DESCRIPTION OF THE TASK
Quote exactly the lines from the line containing "fixed = [tree_of(found)" to the line containing "world = obj.matrix_world.copy()", both lines included, please, and nothing more.

PROVIDED DATA
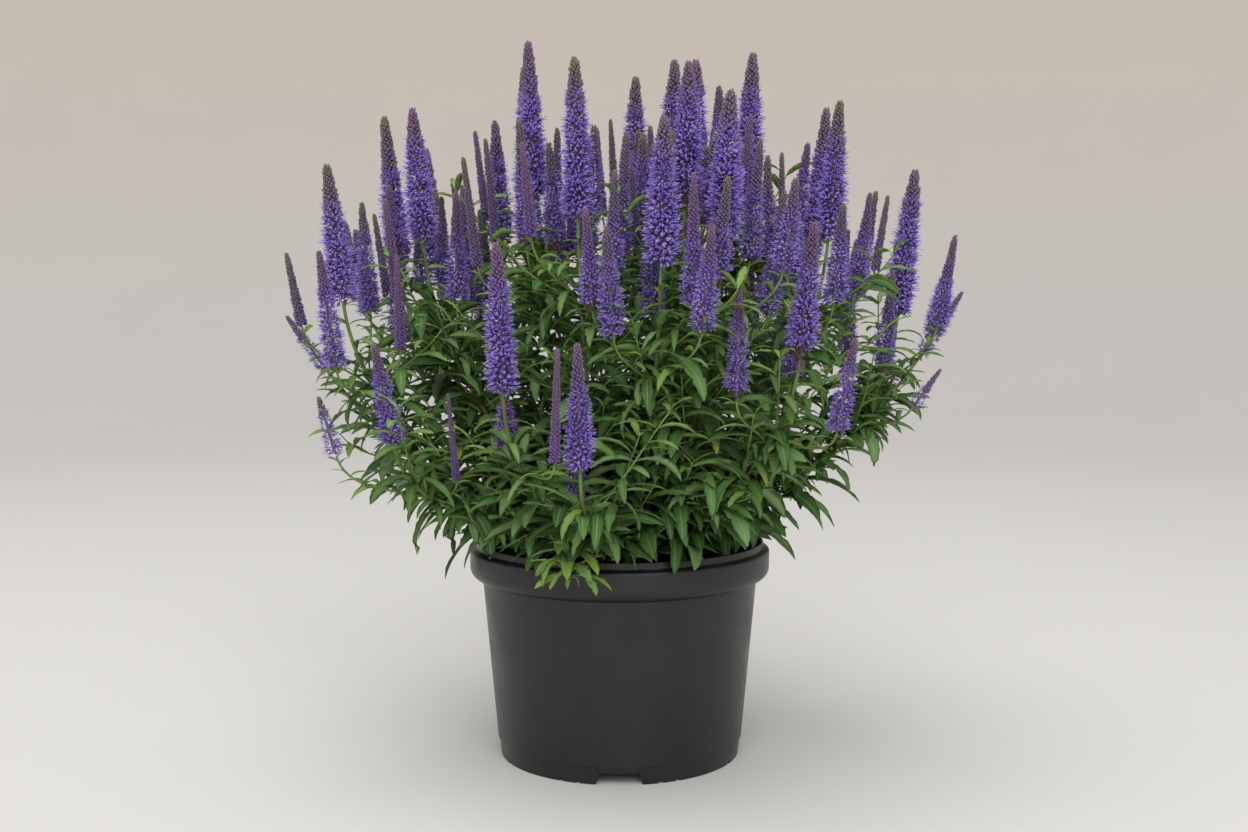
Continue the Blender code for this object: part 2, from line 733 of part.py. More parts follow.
def leaf_shape(foot, azimuth, length, raised, drooped, room=0.0):
    """One lance-shaped leaf, which leaves the stem raised and arches down to its tip.

    foot is on the stem's axis. room swells it all round, for a test of its clearance.
    """
    outward = np.array([math.cos(azimuth), math.sin(azimuth), 0.0])
    up = np.array([0.0, 0.0, 1.0])
    foot = foot - LEAF_ROOT * outward
    shares = np.linspace(0.0, 1.0, LEAF_STEPS + 1)
    angles = raised - drooped * 0.5 * (shares[1:] + shares[:-1])
    ways = np.cos(angles)[:, None] * outward + np.sin(angles)[:, None] * up
    steps = (length + room) / LEAF_STEPS * ways
    path = np.vstack([foot, foot + np.cumsum(steps, axis=0)])
    side = np.array([-math.sin(azimuth), math.cos(azimuth), 0.0])
    half_width = LEAF_HALF_WIDTH * length / LEAF_LENGTH[1] + room
    keel_down = -0.5 * math.pi
    corner = math.cos(math.pi / 6)  # the edges are this share of the section's radius out
    half_depth = LEAF_HALF_THICKNESS + room
    return spindle(path, LEAF_RINGS, side, half_width / corner, half_depth, LEAF_SIDES, keel_down)


def tree_of(found):
    """A search tree of an object's faces as the viewport evaluates it."""
    graph = bpy.context.evaluated_depsgraph_get()
    return BVHTree.FromObject(found, graph)


def leaf_places(shoot, random):
    """(pair, foot, azimuth, raise, droop) of each leaf of a stem, each pair square to the last."""
    path = stem_path(shoot)[: leafy_pieces(shoot) + 1]
    turn = random.uniform(0.0, math.pi)
    for pair, share in enumerate(np.linspace(LEAF_FOOT, LEAF_HEAD, LEAF_PAIRS)):
        foot, _ = point_at(path, float(share))
        raised = math.radians(np.interp(share, (0.0, 1.0), LEAF_RAISE_DEG))
        drooped = math.radians(np.interp(share, (0.0, 1.0), LEAF_DROOP_DEG))
        for half in range(2):
            azimuth = turn + 0.5 * math.pi * pair + math.pi * half + random.normal(0.0, LEAF_TURN_SCATTER)
            rise = raised + random.normal(0.0, LEAF_RAISE_SCATTER)
            yield pair, foot, azimuth, rise, drooped + random.normal(0.0, LEAF_DROOP_SCATTER)


def make_stem(shoot, name, others, parts, material, random):
    """One stem and its leaves, grown together. A leaf that would touch another piece is left out."""
    knots = leafy_pieces(shoot) + 1
    trunk = tube(name + "_stem", stem_path(shoot)[:knots], stem_radii()[:knots], 0, parts)
    shapes = []
    grown = []
    for pair, foot, azimuth, raised, drooped in leaf_places(shoot, random):
        full = random.uniform(*LEAF_LENGTH)
        lower = [leaf for below, leaf in grown if below < pair]
        for shrink in LEAF_SHRINKS:
            swollen = leaf_shape(foot, azimuth, shrink * full, raised, drooped, LEAF_ROOM)
            tree = BVHTree.FromBMesh(swollen)
            swollen.free()
            if not any(tree.overlap(other) for other in others + lower):
                shapes.append(leaf_shape(foot, azimuth, shrink * full, raised, drooped))
                grown.append((pair, tree))
                break
    stem = grown_together(name, trunk, shapes, parts, material)
    shaded(stem, STEM_SHARP_DEG)
    return stem


def bare_stem_tree(shoot):
    """A search tree of a stem before any leaf grows on it."""
    radius = STEM_FOOT_RADIUS + LEAF_ROOM
    rings = tuple((share, 1.0) for share in np.linspace(0.02, 0.98, 8))
    bare = spindle(stem_path(shoot), rings, (1.0, 0.0, 0.0), radius, radius, 6)
    tree = BVHTree.FromBMesh(bare)
    bare.free()
    return tree


def drooping_shoot():
    """The flowerless shoot that hangs over the rim in front."""
    tip = (COLLAR_RADIUS + DROOPING_REACH) * leaning(DROOPING_TURN, 0.5 * math.pi)
    tip[2] = POT_HEIGHT + DROOPING_LIFT
    rise = math.radians(DROOPING_RISE_DEG)
    foot = crown_point(DROOPING_TURN, CROWN_RADIUS, rise)
    end = tip + DROOPING_BUD * unit(DROOPING_FALL)
    leave = leaning(DROOPING_TURN, rise)
    return Shoot("drooping", foot, leave, tip, end, SIDE_SPIKE_RADIUS, 0, flowers=False)


def main():
    """Builds the pot, its compost and the clump."""
    clear_scene()
    parts = new_collection("potted_speedwell")
    cutters = new_collection("cutters")
    random = np.random.default_rng(SEED)
    leaf = new_material("leaf_green", (0.075, 0.165, 0.050), 0.55)
    petal = new_material("petal_violet", (0.105, 0.060, 0.420), 0.70)

    pot = make_pot(parts, cutters)
    compost = make_compost(parts)
    shoots = lay_out(random)
    heads = [make_head(shoot, parts, petal) for shoot in shoots]
    shoots.append(drooping_shoot())

    fixed = [tree_of(found) for found in (pot, compost, *heads)]
    trees = [bare_stem_tree(shoot) for shoot in shoots]
    for index, shoot in enumerate(shoots):
        others = fixed + trees[:index] + trees[index + 1 :]
        name = f"leafy_stem_{shoot.name}" if shoot.flowers else "drooping_shoot"
        trees[index] = tree_of(make_stem(shoot, name, others, parts, leaf, random))


main()
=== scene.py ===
"""Potted speedwell: the finished look of the pot, the compost, the leafy stems and the flower spikes.

Metres, +Z up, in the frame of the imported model. The stems and spikes stand where that model has
them: their feet, tips and sizes are read from its nodes, and every leaf, floret and bud grows
from them by rule.
"""

import logging
import math
from collections.abc import Iterable
from dataclasses import dataclass, field
from enum import Enum

import bpy
import numpy as np
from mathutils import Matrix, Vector


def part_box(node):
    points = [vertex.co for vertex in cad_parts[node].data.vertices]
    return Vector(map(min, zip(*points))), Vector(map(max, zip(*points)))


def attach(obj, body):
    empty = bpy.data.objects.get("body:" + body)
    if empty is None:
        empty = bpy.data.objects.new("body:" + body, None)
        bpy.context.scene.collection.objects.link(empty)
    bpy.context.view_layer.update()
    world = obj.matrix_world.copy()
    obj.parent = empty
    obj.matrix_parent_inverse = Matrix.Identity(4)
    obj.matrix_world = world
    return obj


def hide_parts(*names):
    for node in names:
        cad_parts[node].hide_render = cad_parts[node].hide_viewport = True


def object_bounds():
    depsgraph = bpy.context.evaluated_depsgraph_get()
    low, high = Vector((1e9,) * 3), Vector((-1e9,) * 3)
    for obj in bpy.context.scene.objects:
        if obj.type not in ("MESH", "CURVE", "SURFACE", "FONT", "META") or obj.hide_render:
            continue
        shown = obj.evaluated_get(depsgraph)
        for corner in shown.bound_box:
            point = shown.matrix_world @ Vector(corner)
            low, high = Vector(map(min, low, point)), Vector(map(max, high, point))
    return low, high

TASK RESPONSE
    fixed = [tree_of(found) for found in (pot, compost, *heads)]
    trees = [bare_stem_tree(shoot) for shoot in shoots]
    for index, shoot in enumerate(shoots):
        others = fixed + trees[:index] + trees[index + 1 :]
        name = f"leafy_stem_{shoot.name}" if shoot.flowers else "drooping_shoot"
        trees[index] = tree_of(make_stem(shoot, name, others, parts, leaf, random))


main()
=== scene.py ===
"""Potted speedwell: the finished look of the pot, the compost, the leafy stems and the flower spikes.

Metres, +Z up, in the frame of the imported model. The stems and spikes stand where that model has
them: their feet, tips and sizes are read from its nodes, and every leaf, floret and bud grows
from them by rule.
"""

import logging
import math
from collections.abc import Iterable
from dataclasses import dataclass, field
from enum import Enum

import bpy
import numpy as np
from mathutils import Matrix, Vector


def part_box(node):
    points = [vertex.co for vertex in cad_parts[node].data.vertices]
    return Vector(map(min, zip(*points))), Vector(map(max, zip(*points)))


def attach(obj, body):
    empty = bpy.data.objects.get("body:" + body)
    if empty is None:
        empty = bpy.data.objects.new("body:" + body, None)
        bpy.context.scene.collection.objects.link(empty)
    bpy.context.view_layer.update()
    world = obj.matrix_world.copy()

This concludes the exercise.